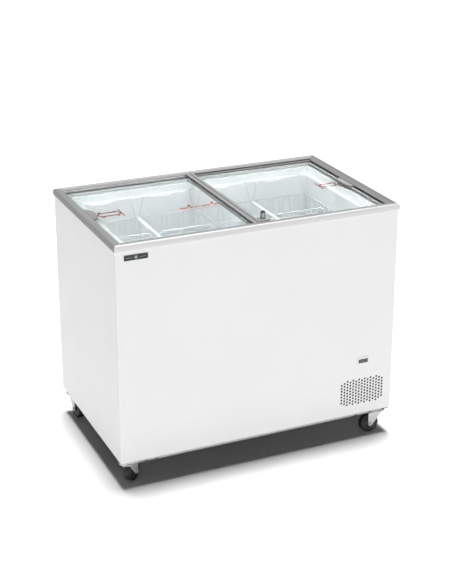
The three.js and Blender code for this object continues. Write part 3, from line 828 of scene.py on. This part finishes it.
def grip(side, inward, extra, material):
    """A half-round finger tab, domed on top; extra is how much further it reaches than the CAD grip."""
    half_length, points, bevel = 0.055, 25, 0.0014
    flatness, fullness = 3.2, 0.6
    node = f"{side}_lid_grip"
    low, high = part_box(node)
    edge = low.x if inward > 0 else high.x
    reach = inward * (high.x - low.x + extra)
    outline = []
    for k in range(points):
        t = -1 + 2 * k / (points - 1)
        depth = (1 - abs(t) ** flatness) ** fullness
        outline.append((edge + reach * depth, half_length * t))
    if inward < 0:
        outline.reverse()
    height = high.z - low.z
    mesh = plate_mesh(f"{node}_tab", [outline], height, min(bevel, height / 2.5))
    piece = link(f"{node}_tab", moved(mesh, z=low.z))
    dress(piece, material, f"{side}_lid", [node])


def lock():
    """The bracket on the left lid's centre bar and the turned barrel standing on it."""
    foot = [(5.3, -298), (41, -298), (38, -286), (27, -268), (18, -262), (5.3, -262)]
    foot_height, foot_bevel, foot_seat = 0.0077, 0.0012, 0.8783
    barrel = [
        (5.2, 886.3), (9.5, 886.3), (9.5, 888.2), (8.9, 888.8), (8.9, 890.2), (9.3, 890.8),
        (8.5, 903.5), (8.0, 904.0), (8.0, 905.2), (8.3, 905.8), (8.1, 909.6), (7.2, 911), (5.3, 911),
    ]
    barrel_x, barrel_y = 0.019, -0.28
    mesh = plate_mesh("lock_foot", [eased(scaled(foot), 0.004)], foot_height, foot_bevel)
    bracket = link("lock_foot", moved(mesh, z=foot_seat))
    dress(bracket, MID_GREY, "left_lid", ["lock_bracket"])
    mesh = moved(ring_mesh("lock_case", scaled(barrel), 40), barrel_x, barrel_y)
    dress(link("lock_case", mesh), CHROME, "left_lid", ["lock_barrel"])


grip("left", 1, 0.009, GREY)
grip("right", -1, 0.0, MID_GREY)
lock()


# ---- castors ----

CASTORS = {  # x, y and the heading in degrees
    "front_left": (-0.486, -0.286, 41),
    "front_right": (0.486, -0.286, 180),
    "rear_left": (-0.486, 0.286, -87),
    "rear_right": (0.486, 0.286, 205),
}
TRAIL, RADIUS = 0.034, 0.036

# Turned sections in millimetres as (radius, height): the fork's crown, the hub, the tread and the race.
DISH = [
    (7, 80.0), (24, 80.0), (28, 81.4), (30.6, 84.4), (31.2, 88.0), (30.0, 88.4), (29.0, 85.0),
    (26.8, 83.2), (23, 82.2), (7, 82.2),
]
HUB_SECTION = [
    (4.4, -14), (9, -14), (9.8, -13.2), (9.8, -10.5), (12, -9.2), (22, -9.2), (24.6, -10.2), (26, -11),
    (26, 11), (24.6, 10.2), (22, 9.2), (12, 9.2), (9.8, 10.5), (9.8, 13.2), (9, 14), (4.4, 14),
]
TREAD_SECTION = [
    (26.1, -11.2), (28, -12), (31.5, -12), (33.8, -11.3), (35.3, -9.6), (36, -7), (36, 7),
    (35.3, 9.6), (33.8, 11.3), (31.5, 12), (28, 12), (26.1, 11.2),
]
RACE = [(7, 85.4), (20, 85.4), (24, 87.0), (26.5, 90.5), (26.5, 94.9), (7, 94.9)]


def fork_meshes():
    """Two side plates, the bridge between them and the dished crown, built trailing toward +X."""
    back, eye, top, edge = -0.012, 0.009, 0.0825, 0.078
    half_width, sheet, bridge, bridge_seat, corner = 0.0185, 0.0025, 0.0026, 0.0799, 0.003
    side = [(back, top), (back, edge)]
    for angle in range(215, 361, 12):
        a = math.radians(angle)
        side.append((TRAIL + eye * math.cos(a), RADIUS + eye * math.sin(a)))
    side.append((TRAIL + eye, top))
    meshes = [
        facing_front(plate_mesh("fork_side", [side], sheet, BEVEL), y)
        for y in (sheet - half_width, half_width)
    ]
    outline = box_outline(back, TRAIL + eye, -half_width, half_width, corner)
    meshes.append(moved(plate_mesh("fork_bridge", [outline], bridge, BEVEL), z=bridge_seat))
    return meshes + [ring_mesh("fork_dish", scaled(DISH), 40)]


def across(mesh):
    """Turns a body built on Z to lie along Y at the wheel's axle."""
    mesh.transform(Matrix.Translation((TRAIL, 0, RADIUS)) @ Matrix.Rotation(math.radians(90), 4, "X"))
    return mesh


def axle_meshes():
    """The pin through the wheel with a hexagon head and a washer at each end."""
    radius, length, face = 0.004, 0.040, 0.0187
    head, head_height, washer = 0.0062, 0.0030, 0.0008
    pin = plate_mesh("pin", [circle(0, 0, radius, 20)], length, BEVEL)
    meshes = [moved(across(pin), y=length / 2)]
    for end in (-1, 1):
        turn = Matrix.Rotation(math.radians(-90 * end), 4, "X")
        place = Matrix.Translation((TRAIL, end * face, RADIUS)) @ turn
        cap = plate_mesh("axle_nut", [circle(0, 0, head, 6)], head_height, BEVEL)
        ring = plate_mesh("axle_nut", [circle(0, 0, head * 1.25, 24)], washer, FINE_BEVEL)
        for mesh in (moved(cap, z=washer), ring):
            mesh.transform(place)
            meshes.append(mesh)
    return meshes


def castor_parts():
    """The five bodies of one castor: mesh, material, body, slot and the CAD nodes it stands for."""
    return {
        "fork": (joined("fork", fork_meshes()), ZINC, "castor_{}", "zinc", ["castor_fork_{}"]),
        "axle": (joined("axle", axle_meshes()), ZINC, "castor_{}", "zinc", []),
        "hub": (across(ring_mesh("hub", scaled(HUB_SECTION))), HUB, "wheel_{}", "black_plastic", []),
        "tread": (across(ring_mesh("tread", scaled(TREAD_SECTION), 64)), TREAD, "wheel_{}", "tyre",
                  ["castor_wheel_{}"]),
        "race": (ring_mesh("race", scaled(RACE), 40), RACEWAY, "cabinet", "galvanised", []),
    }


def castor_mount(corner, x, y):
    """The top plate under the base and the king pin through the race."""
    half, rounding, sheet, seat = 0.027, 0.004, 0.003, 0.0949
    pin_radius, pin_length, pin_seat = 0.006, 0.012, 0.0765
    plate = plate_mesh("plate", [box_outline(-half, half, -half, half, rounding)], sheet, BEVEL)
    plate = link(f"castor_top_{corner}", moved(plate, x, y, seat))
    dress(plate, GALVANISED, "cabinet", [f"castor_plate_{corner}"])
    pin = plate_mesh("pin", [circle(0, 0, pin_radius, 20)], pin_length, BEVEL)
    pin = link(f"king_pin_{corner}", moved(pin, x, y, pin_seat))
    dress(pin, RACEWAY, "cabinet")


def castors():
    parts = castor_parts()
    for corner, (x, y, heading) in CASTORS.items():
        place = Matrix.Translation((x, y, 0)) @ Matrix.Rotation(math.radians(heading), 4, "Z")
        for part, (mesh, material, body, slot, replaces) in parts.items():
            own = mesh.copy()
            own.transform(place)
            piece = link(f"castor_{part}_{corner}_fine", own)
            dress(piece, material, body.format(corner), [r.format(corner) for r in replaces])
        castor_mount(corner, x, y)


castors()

++++++++++++++++++++

- _The exercise_
Reproduce every line above without error.

- _Result of the exercise_
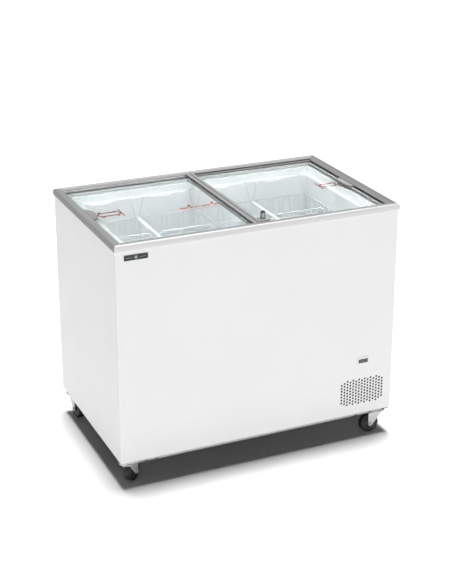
The three.js and Blender code for this object continues. Write part 3, from line 828 of scene.py on. This part finishes it.
def grip(side, inward, extra, material):
    """A half-round finger tab, domed on top; extra is how much further it reaches than the CAD grip."""
    half_length, points, bevel = 0.055, 25, 0.0014
    flatness, fullness = 3.2, 0.6
    node = f"{side}_lid_grip"
    low, high = part_box(node)
    edge = low.x if inward > 0 else high.x
    reach = inward * (high.x - low.x + extra)
    outline = []
    for k in range(points):
        t = -1 + 2 * k / (points - 1)
        depth = (1 - abs(t) ** flatness) ** fullness
        outline.append((edge + reach * depth, half_length * t))
    if inward < 0:
        outline.reverse()
    height = high.z - low.z
    mesh = plate_mesh(f"{node}_tab", [outline], height, min(bevel, height / 2.5))
    piece = link(f"{node}_tab", moved(mesh, z=low.z))
    dress(piece, material, f"{side}_lid", [node])


def lock():
    """The bracket on the left lid's centre bar and the turned barrel standing on it."""
    foot = [(5.3, -298), (41, -298), (38, -286), (27, -268), (18, -262), (5.3, -262)]
    foot_height, foot_bevel, foot_seat = 0.0077, 0.0012, 0.8783
    barrel = [
        (5.2, 886.3), (9.5, 886.3), (9.5, 888.2), (8.9, 888.8), (8.9, 890.2), (9.3, 890.8),
        (8.5, 903.5), (8.0, 904.0), (8.0, 905.2), (8.3, 905.8), (8.1, 909.6), (7.2, 911), (5.3, 911),
    ]
    barrel_x, barrel_y = 0.019, -0.28
    mesh = plate_mesh("lock_foot", [eased(scaled(foot), 0.004)], foot_height, foot_bevel)
    bracket = link("lock_foot", moved(mesh, z=foot_seat))
    dress(bracket, MID_GREY, "left_lid", ["lock_bracket"])
    mesh = moved(ring_mesh("lock_case", scaled(barrel), 40), barrel_x, barrel_y)
    dress(link("lock_case", mesh), CHROME, "left_lid", ["lock_barrel"])


grip("left", 1, 0.009, GREY)
grip("right", -1, 0.0, MID_GREY)
lock()


# ---- castors ----

CASTORS = {  # x, y and the heading in degrees
    "front_left": (-0.486, -0.286, 41),
    "front_right": (0.486, -0.286, 180),
    "rear_left": (-0.486, 0.286, -87),
    "rear_right": (0.486, 0.286, 205),
}
TRAIL, RADIUS = 0.034, 0.036

# Turned sections in millimetres as (radius, height): the fork's crown, the hub, the tread and the race.
DISH = [
    (7, 80.0), (24, 80.0), (28, 81.4), (30.6, 84.4), (31.2, 88.0), (30.0, 88.4), (29.0, 85.0),
    (26.8, 83.2), (23, 82.2), (7, 82.2),
]
HUB_SECTION = [
    (4.4, -14), (9, -14), (9.8, -13.2), (9.8, -10.5), (12, -9.2), (22, -9.2), (24.6, -10.2), (26, -11),
    (26, 11), (24.6, 10.2), (22, 9.2), (12, 9.2), (9.8, 10.5), (9.8, 13.2), (9, 14), (4.4, 14),
]
TREAD_SECTION = [
    (26.1, -11.2), (28, -12), (31.5, -12), (33.8, -11.3), (35.3, -9.6), (36, -7), (36, 7),
    (35.3, 9.6), (33.8, 11.3), (31.5, 12), (28, 12), (26.1, 11.2),
]
RACE = [(7, 85.4), (20, 85.4), (24, 87.0), (26.5, 90.5), (26.5, 94.9), (7, 94.9)]


def fork_meshes():
    """Two side plates, the bridge between them and the dished crown, built trailing toward +X."""
    back, eye, top, edge = -0.012, 0.009, 0.0825, 0.078
    half_width, sheet, bridge, bridge_seat, corner = 0.0185, 0.0025, 0.0026, 0.0799, 0.003
    side = [(back, top), (back, edge)]
    for angle in range(215, 361, 12):
        a = math.radians(angle)
        side.append((TRAIL + eye * math.cos(a), RADIUS + eye * math.sin(a)))
    side.append((TRAIL + eye, top))
    meshes = [
        facing_front(plate_mesh("fork_side", [side], sheet, BEVEL), y)
        for y in (sheet - half_width, half_width)
    ]
    outline = box_outline(back, TRAIL + eye, -half_width, half_width, corner)
    meshes.append(moved(plate_mesh("fork_bridge", [outline], bridge, BEVEL), z=bridge_seat))
    return meshes + [ring_mesh("fork_dish", scaled(DISH), 40)]


def across(mesh):
    """Turns a body built on Z to lie along Y at the wheel's axle."""
    mesh.transform(Matrix.Translation((TRAIL, 0, RADIUS)) @ Matrix.Rotation(math.radians(90), 4, "X"))
    return mesh


def axle_meshes():
    """The pin through the wheel with a hexagon head and a washer at each end."""
    radius, length, face = 0.004, 0.040, 0.0187
    head, head_height, washer = 0.0062, 0.0030, 0.0008
    pin = plate_mesh("pin", [circle(0, 0, radius, 20)], length, BEVEL)
    meshes = [moved(across(pin), y=length / 2)]
    for end in (-1, 1):
        turn = Matrix.Rotation(math.radians(-90 * end), 4, "X")
        place = Matrix.Translation((TRAIL, end * face, RADIUS)) @ turn
        cap = plate_mesh("axle_nut", [circle(0, 0, head, 6)], head_height, BEVEL)
        ring = plate_mesh("axle_nut", [circle(0, 0, head * 1.25, 24)], washer, FINE_BEVEL)
        for mesh in (moved(cap, z=washer), ring):
            mesh.transform(place)
            meshes.append(mesh)
    return meshes


def castor_parts():
    """The five bodies of one castor: mesh, material, body, slot and the CAD nodes it stands for."""
    return {
        "fork": (joined("fork", fork_meshes()), ZINC, "castor_{}", "zinc", ["castor_fork_{}"]),
        "axle": (joined("axle", axle_meshes()), ZINC, "castor_{}", "zinc", []),
        "hub": (across(ring_mesh("hub", scaled(HUB_SECTION))), HUB, "wheel_{}", "black_plastic", []),
        "tread": (across(ring_mesh("tread", scaled(TREAD_SECTION), 64)), TREAD, "wheel_{}", "tyre",
                  ["castor_wheel_{}"]),
        "race": (ring_mesh("race", scaled(RACE), 40), RACEWAY, "cabinet", "galvanised", []),
    }


def castor_mount(corner, x, y):
    """The top plate under the base and the king pin through the race."""
    half, rounding, sheet, seat = 0.027, 0.004, 0.003, 0.0949
    pin_radius, pin_length, pin_seat = 0.006, 0.012, 0.0765
    plate = plate_mesh("plate", [box_outline(-half, half, -half, half, rounding)], sheet, BEVEL)
    plate = link(f"castor_top_{corner}", moved(plate, x, y, seat))
    dress(plate, GALVANISED, "cabinet", [f"castor_plate_{corner}"])
    pin = plate_mesh("pin", [circle(0, 0, pin_radius, 20)], pin_length, BEVEL)
    pin = link(f"king_pin_{corner}", moved(pin, x, y, pin_seat))
    dress(pin, RACEWAY, "cabinet")


def castors():
    parts = castor_parts()
    for corner, (x, y, heading) in CASTORS.items():
        place = Matrix.Translation((x, y, 0)) @ Matrix.Rotation(math.radians(heading), 4, "Z")
        for part, (mesh, material, body, slot, replaces) in parts.items():
            own = mesh.copy()
            own.transform(place)
            piece = link(f"castor_{part}_{corner}_fine", own)
            dress(piece, material, body.format(corner), [r.format(corner) for r in replaces])
        castor_mount(corner, x, y)


castors()